Much of Obamacare’s architecture remains intact days out from the election. But on November 10 the Supreme Court will hear arguments in another legal challenge to Obamacare, and there’s a good chance Trump could get his wish even if it’s from beyond the political grave, because …
The courts
In a sign of America’s utter political brokenness, Trump could be a widely despised one-term president and still shape the country for decades. That’s because after Amy Coney Barrett was nominated to the bench yesterday with barely a whimper from Senate Democrats, there’s now a 6-3 conservative majority on the Supreme Court.
In 2016 Trump promised to promote pro-life, pro-second amendment judges, and Barrett in particular — who’s a member of a secretive cult-like Christian group — fits that bill.
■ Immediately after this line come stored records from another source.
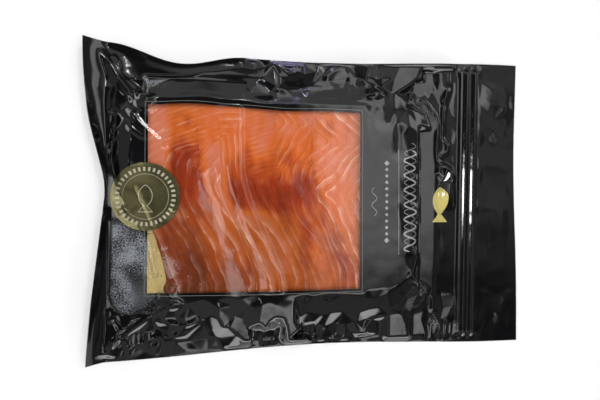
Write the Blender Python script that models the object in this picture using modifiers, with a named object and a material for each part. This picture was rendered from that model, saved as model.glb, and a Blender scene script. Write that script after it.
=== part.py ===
"""Vacuum pack of sliced smoked salmon, lying on its back film.

A black printed pouch with a clear window holds a gold card with seven
shingled slices on it. A press-to-close strip crosses the right end, and a
round seal sticker lies over the window's left edge.

Sizes below are millimetres. +X runs along the pouch towards the strip, +Y
across it, +Z up. The origin is under the middle of the pouch, on the
surface that it lies on.
"""

import math

import bmesh
import bpy
import numpy as np

MM = 0.001

# Pouch: two films, sealed at their edges.
POUCH_LENGTH = 270.0
POUCH_WIDTH = 180.0
FILM = 0.3
GAP = 0.3
FRONT_REST = FILM + GAP          # underside of the front film where it lies flat

# Card under the fish.
CARD_LENGTH = 197.0
CARD_WIDTH = 134.0
CARD_THICK = 1.2
CARD_CORNER = 14.0
CARD_CENTRE = (-22.2, -0.2)
CARD_TURN = math.radians(-1.2)
CARD_TOP = FRONT_REST + CARD_THICK

# Window in the printed film.
WINDOW_LEFT = -100.2
WINDOW_RIGHT = 23.3
WINDOW_BOTTOM = -52.2
WINDOW_TOP = 53.3

# Slices, as (first, last) place along the row, before the row is sheared.
SLICE_EDGES = ((-110, -60), (-90, -40), (-70, -25), (-55, 0), (-25, 25), (-5, 50), (25, 60))
SLICE_THICK = 2.7
SLICE_STEP = 5.0
SLICE_ROWS = 12
SLICE_TAPER = 8.0
SLICE_DRAPE = 7.0
FISH_BOTTOM = -58.0
FISH_TOP = 59.0
LEAN = 24.0                      # how far the slices' lower ends lean to the right
SHOULDER = 9.0                   # how far the film spans from the fish down to the card
FILM_SPAN = 6.5                  # the film bridges dips in the fish narrower than twice this

# Press-to-close strip.
STRIP_RIDGES = (97.05, 102.7)
STRIP_EDGES = (93.6, 106.2)
STRIP_BASE = 0.4
STRIP_RIDGE = 1.0
STRIP_REACH = 82.0
STRIP_LEAN = 1.75

# Left seal, which the vacuum has drawn in and turned up.
TURN_UP_FROM = -121.9
TURN_UP = 9.0

# Round sticker.
STICKER_CENTRE = (-101.5, 2.1)
STICKER_RADIUS = 19.0
STICKER_THICK = 0.3
STICKER_LIFT = 0.85              # from the film's underside to the sticker's


# ------------------------------------------------------------------ formulas

def smooth(low, high, value):
    """Rise from 0 at low to 1 at high with level ends."""
    t = np.clip((value - low) / (high - low), 0.0, 1.0)
    return t * t * (3.0 - 2.0 * t)


def hump(value, centre, reach):
    """Squared cosine: 1 at the centre, 0 at the reach on either side."""
    t = np.clip(np.abs(value - centre) / reach, 0.0, 1.0)
    return np.cos(0.5 * math.pi * t) ** 2


def left_draw(y):
    """How far the left edge is drawn in, most a little below the middle."""
    reach = np.where(y > -4.0, 75.0, 86.0)
    return 11.2 * hump(y, -4.0, reach)


def right_draw(y):
    return 2.0 * hump(y, 25.0, 90.0)


def top_draw(x):
    """Shallow sweep of the top edge, with a deeper dip by the left corner."""
    return 6.3 * hump(x, -20.0, 155.0) + 8.0 * hump(x, -83.0, 38.0)


def bottom_draw(x):
    return 4.3 * hump(x, 0.0, 135.0)


def card_inside(x, y):
    """Distance inside the card's rounded outline, negative outside."""
    cos, sin = math.cos(CARD_TURN), math.sin(CARD_TURN)
    dx = x - CARD_CENTRE[0]
    dy = y - CARD_CENTRE[1]
    along = np.abs(dx * cos + dy * sin) - CARD_LENGTH / 2 + CARD_CORNER
    across = np.abs(dy * cos - dx * sin) - CARD_WIDTH / 2 + CARD_CORNER
    outside = np.hypot(np.maximum(along, 0.0), np.maximum(across, 0.0))
    return CARD_CORNER - outside - np.minimum(np.maximum(along, across), 0.0)


def lean(row, y):
    """Shear of the row of slices: none above the middle, most at the lower
    left, fading out towards the right end."""
    return LEAN * smooth(22.0, -53.0, y) * (1.0 - smooth(-40.0, 60.0, row))


def row_place(x, y):
    """Place along the unsheared row under the point x, y."""
    row = x
    for _ in range(14):
        row = x - lean(row, y)
    return row


def slice_thickness(edges, row, y):
    """Thickness of one slice, tapered towards its edges and its ends."""
    side = np.minimum(row - edges[0], edges[1] - row)
    end = np.minimum(y - FISH_BOTTOM, FISH_TOP - y)
    taper = 0.4 + 0.6 * smooth(0.0, SLICE_TAPER, side)
    return SLICE_THICK * taper * (0.55 + 0.45 * smooth(0.0, SLICE_TAPER, end))


def slice_underside(index, row, y):
    """Height of a slice's underside: it lies on the card and drapes over the
    slices that were laid before it."""
    height = np.full(np.shape(row), CARD_TOP + GAP)
    for edges in SLICE_EDGES[:index]:
        held = np.clip(row, edges[0], edges[1])
        over = smooth(edges[1] + SLICE_DRAPE, edges[1], row)
        height = height + (slice_thickness(edges, held, y) + GAP) * over
    return height


def fish_top(row, y):
    """Height of the pile's upper surface."""
    top = np.full(np.shape(row), CARD_TOP)
    for index, edges in enumerate(SLICE_EDGES):
        inside = (row >= edges[0]) & (row <= edges[1])
        held = np.clip(row, edges[0], edges[1])
        surface = slice_underside(index, held, y) + slice_thickness(edges, held, y)
        top = np.where(inside, np.maximum(top, surface), top)
    return top


def film_over_fish(x, y):
    """Height that the fish lifts the front film to: the highest fish within
    one mesh cell, falling away over the shoulder around the pile."""
    row = row_place(x, y)
    first, last = SLICE_EDGES[0][0], SLICE_EDGES[-1][1]
    offsets = np.linspace(-FILM_SPAN, FILM_SPAN, 5)
    highest = np.full(np.shape(x), CARD_TOP)
    for along in offsets:
        for across in offsets:
            near_row = np.clip(row + along, first, last)
            near_y = np.clip(y + across, FISH_BOTTOM, FISH_TOP)
            highest = np.maximum(highest, fish_top(near_row, near_y))
    inside = np.minimum(np.minimum(row - first, last - row), np.minimum(y - FISH_BOTTOM, FISH_TOP - y))
    fall = smooth(-SHOULDER, 0.0, inside)
    return (highest + GAP + 0.1 - FRONT_REST) * fall


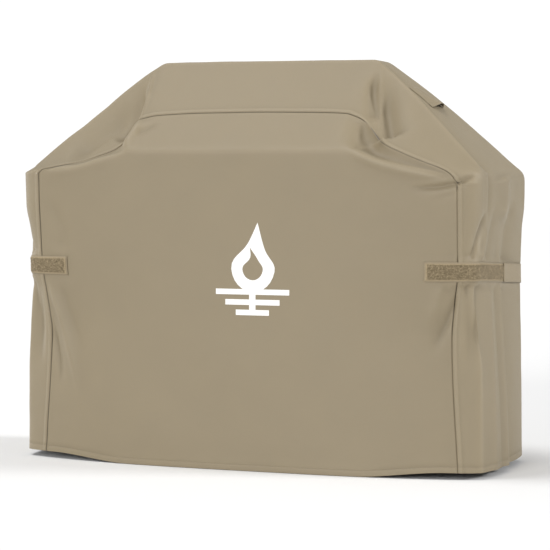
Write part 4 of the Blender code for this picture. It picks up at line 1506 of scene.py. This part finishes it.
def make_looks():
    """Every material of the cover, by what it is for."""
    return {
        "cloth": cloth_material("cover_cloth", CLOTH_COLOUR, 0.58, 0.06, gloss=0.5),
        "strap": cloth_material("strap_cloth", STRAP_COLOUR, 0.62, 0.06, 0.0013, 0.00014),
        "lining": cloth_material("coated_inside", LINING_COLOUR, 0.42, 0.0, 0.0011, 0.00003, 0.5),
        "tape": tape_material(),
        "loop": loop_material(),
        "hook": plain_material("hook_tape", *HOOK_COLOURS, 0.45, 900, 0.0002),
        "mesh": plain_material("screen_wire", *WIRE_COLOURS, 0.5, 1500, 0.0001),
        "thread": plain_material("thread", *THREAD_COLOURS, 0.55, 2500, 0.0001, 0.3),
        "print": plain_material("printed_mark", *PRINT_COLOURS, 0.50, 400, 0.00005),
    }


# ---------------------------------------------------------------- camera, floor and light


def make_camera():
    """The camera that the photograph was solved for."""
    data = bpy.data.cameras.new("camera")
    data.lens = CAMERA_LENS
    data.sensor_width = 36
    data.clip_end = 60
    camera = bpy.data.objects.new("camera", data)
    angle = CAMERA_SIDE_ANGLE
    x, y = CAMERA_DISTANCE * math.sin(angle), -CAMERA_DISTANCE * math.cos(angle)
    camera.location = (x, y, CAMERA_HEIGHT)
    camera.rotation_euler = (math.pi / 2 - CAMERA_PITCH, 0, angle)
    bpy.context.scene.collection.objects.link(camera)
    bpy.context.scene.camera = camera


def make_floor():
    """A wide pale floor, just under the hem."""
    size, grey = 60.0, (0.81, 0.81, 0.81, 1)
    material, tree, shader = new_material("floor")
    feed(tree, shader, {"Base Color": grey, "Roughness": 0.9, "Specular IOR Level": 0.1})
    corners = [(-size, -size, 0), (size, -size, 0), (size, size, 0), (-size, size, 0)]
    floor = new_object("floor", np.array(corners), [(0, 1, 2, 3)], [material])
    floor.location.z = -0.001


def make_sun(name, side_angle, rise, width, strength):
    """A broad soft light from afar. Angles in degrees, strength as a white paper facing it shows."""
    data = bpy.data.lights.new(name, "SUN")
    data.angle = math.radians(width)
    data.energy = strength * math.pi
    light = bpy.data.objects.new(name, data)
    side, up = math.radians(side_angle), math.radians(rise)
    way = Vector((math.sin(side) * math.cos(up), -math.cos(side) * math.cos(up), math.sin(up)))
    light.rotation_euler = (-way).to_track_quat("-Z", "Y").to_euler()
    bpy.context.scene.collection.objects.link(light)


def make_world():
    """Soft light from all round, and a plain white background where the camera sees it."""
    world = bpy.data.worlds.new("studio")
    bpy.context.scene.world = world
    world.use_nodes = True
    tree = world.node_tree
    tree.nodes.clear()
    soft = add(tree, "ShaderNodeBackground", {"Color": (1, 1, 1, 1), "Strength": 0.42})
    white = add(tree, "ShaderNodeBackground", {"Color": (1, 1, 1, 1), "Strength": 1.05})
    seen = add(tree, "ShaderNodeLightPath", {}).outputs["Is Camera Ray"]
    both = add(tree, "ShaderNodeMixShader", {0: seen, 1: soft.outputs[0], 2: white.outputs[0]})
    add(tree, "ShaderNodeOutputWorld", {"Surface": both.outputs[0]})


def make_stage():
    """The floor, the world and four suns."""
    make_floor()
    make_world()
    make_sun("overhead", -64, 70, 22, 0.46)
    make_sun("front", -6, 16, 24, 0.52)
    make_sun("right", 103, 26, 14, 0.59)
    make_sun("left", -100, 8, 14, 0.22)
    settings = bpy.context.scene.view_settings
    settings.view_transform = "Standard"
    settings.look = "None"


# ---------------------------------------------------------------- everything


def main():
    """Build the scene."""
    make_camera()
    make_stage()
    looks = make_looks()
    cloth = finished_cloth()
    make_cloth(cloth, looks)
    make_hem(cloth, looks)
    make_seam_tapes(cloth, looks)
    make_stitches("seam_stitches", sewn_lines(cloth), looks["thread"], "cover")
    for side, word in SIDES:
        make_strap(side, word, looks)
        make_vent_hood(side, word, looks)
        make_vent_mesh(side, word, looks)
    make_emblem(looks)
    bpy.context.view_layer.update()


main()
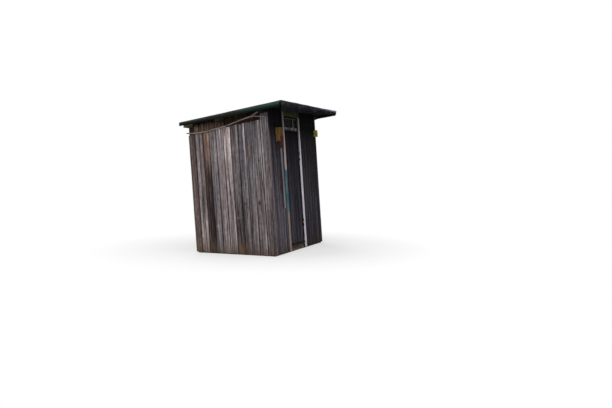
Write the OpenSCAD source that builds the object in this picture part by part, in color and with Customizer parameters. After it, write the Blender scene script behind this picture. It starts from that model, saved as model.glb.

The Trump administration, aided by GOP Senate Majority Leader Mitch McConnell, has also appointed more than 200 conservative judges to the federal judiciary, which could shape the country for a generation.
Foreign policy
On foreign policy it’s a mixed bag — although Trump’s unilateral “America first” approach seems to be showing. He has followed through on promises to pull out of the Trans-Pacific Partnership and the Paris Agreement. But within months of taking office, he’d wound back his claims that NATO was obsolete.
He also promised to bomb the shit out of Islamic State, and has more or less done so. He promised to get tough on China, and has since escalated a trade war and continued to talk tough at Beijing.